* **The problem**
All of the data needs to be repeated exactly.

* **Source excerpt**
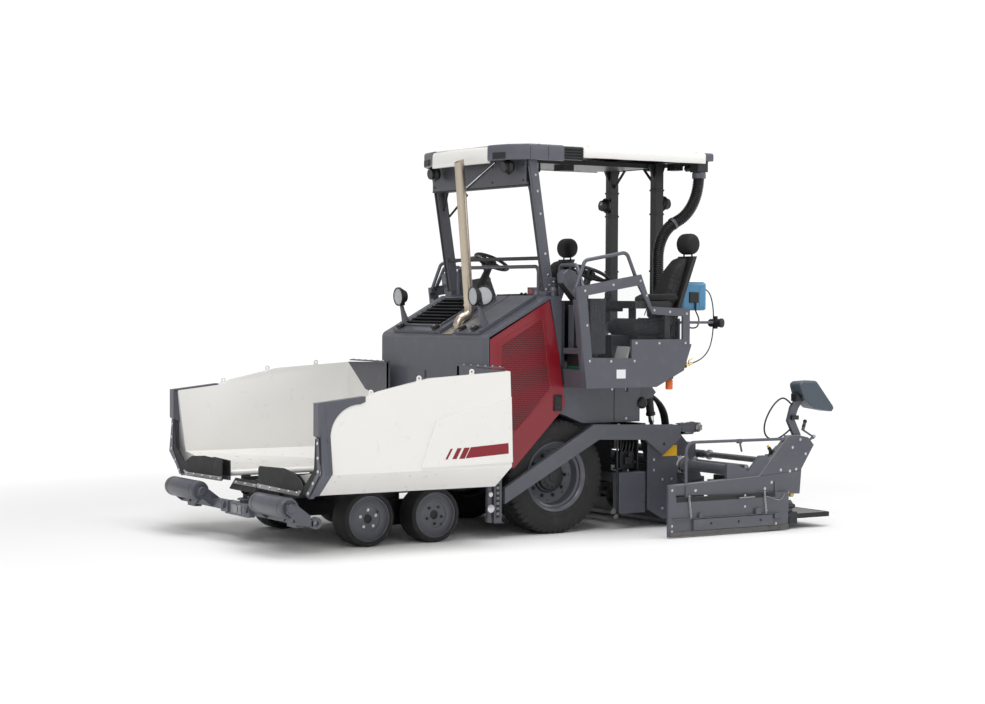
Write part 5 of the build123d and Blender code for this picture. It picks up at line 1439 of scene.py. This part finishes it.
def augers():
    # flight: a helicoid strip, its section a thin four-sided loop carried along the angle
    a = auger
    t = np.linspace(0, 1, 150)
    angle = 2 * math.pi * (a["high"] - a["low"] - a["thick"]) / a["pitch"] * t
    y = a["low"] + a["thick"] / 2 + (a["high"] - a["low"] - a["thick"]) * t
    corner = [(a["inner"], -0.5), (a["outer"], -0.35), (a["outer"], 0.35), (a["inner"], 0.5)]
    r = np.array([c[0] for c in corner])
    lift = np.array([c[1] * a["thick"] for c in corner])
    for side, sign in sides.items():
        points = np.stack([a["x"] + r[None] * np.cos(angle)[:, None],
                           np.broadcast_to(sign * (y[:, None] + lift[None]), (150, 4)),
                           a["z"] + r[None] * np.sin(angle)[:, None]], axis=2).reshape(-1, 3)
        flight = (points, gridFaces(150, 4, wrapCols=True) + [(0, 1, 2, 3), (596, 597, 598, 599)])
        shaft = lathe([(0, sign * 0.0705), (0.038, sign * 0.0705), (0.038, sign * 0.8495),
                       (0, sign * 0.8495)], (a["x"], 0, a["z"]), (0, 1, 0), 32)
        piece = makeMesh(f"auger_{side}Flights", *joined(shaft, flight), wornSteel, f"auger_{side}")
        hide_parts(f"auger_{side}")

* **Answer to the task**
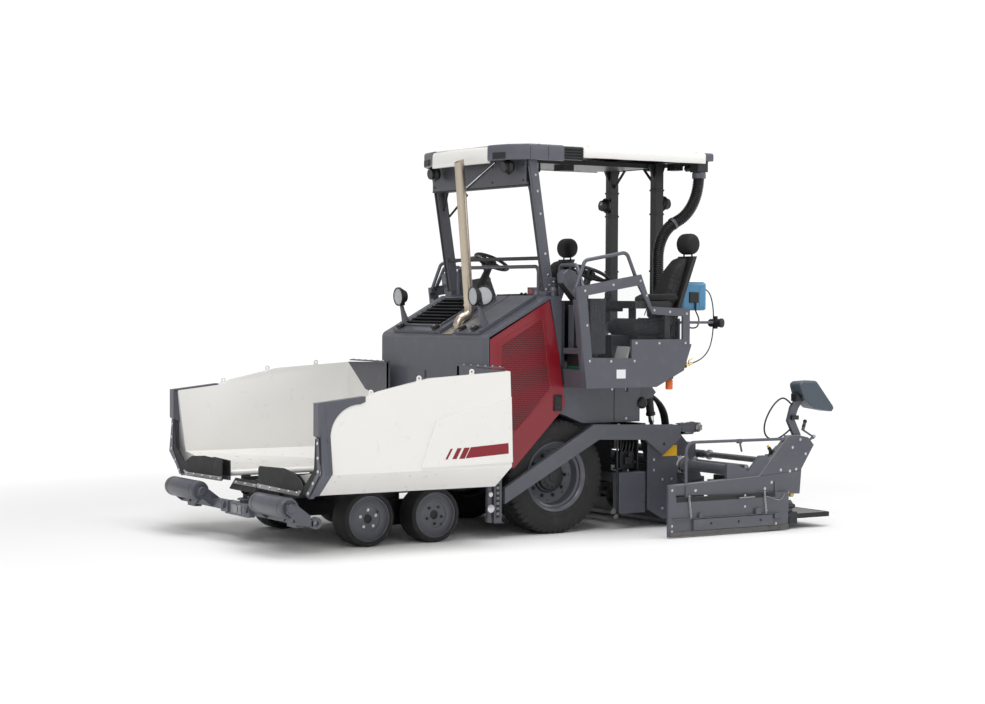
Write part 5 of the build123d and Blender code for this picture. It picks up at line 1439 of scene.py. This part finishes it.
def augers():
    # flight: a helicoid strip, its section a thin four-sided loop carried along the angle
    a = auger
    t = np.linspace(0, 1, 150)
    angle = 2 * math.pi * (a["high"] - a["low"] - a["thick"]) / a["pitch"] * t
    y = a["low"] + a["thick"] / 2 + (a["high"] - a["low"] - a["thick"]) * t
    corner = [(a["inner"], -0.5), (a["outer"], -0.35), (a["outer"], 0.35), (a["inner"], 0.5)]
    r = np.array([c[0] for c in corner])
    lift = np.array([c[1] * a["thick"] for c in corner])
    for side, sign in sides.items():
        points = np.stack([a["x"] + r[None] * np.cos(angle)[:, None],
                           np.broadcast_to(sign * (y[:, None] + lift[None]), (150, 4)),
                           a["z"] + r[None] * np.sin(angle)[:, None]], axis=2).reshape(-1, 3)
        flight = (points, gridFaces(150, 4, wrapCols=True) + [(0, 1, 2, 3), (596, 597, 598, 599)])
        shaft = lathe([(0, sign * 0.0705), (0.038, sign * 0.0705), (0.038, sign * 0.8495),
                       (0, sign * 0.8495)], (a["x"], 0, a["z"]), (0, 1, 0), 32)
        piece = makeMesh(f"auger_{side}Flights", *joined(shaft, flight), wornSteel, f"auger_{side}")
        hide_parts(f"auger_{side}")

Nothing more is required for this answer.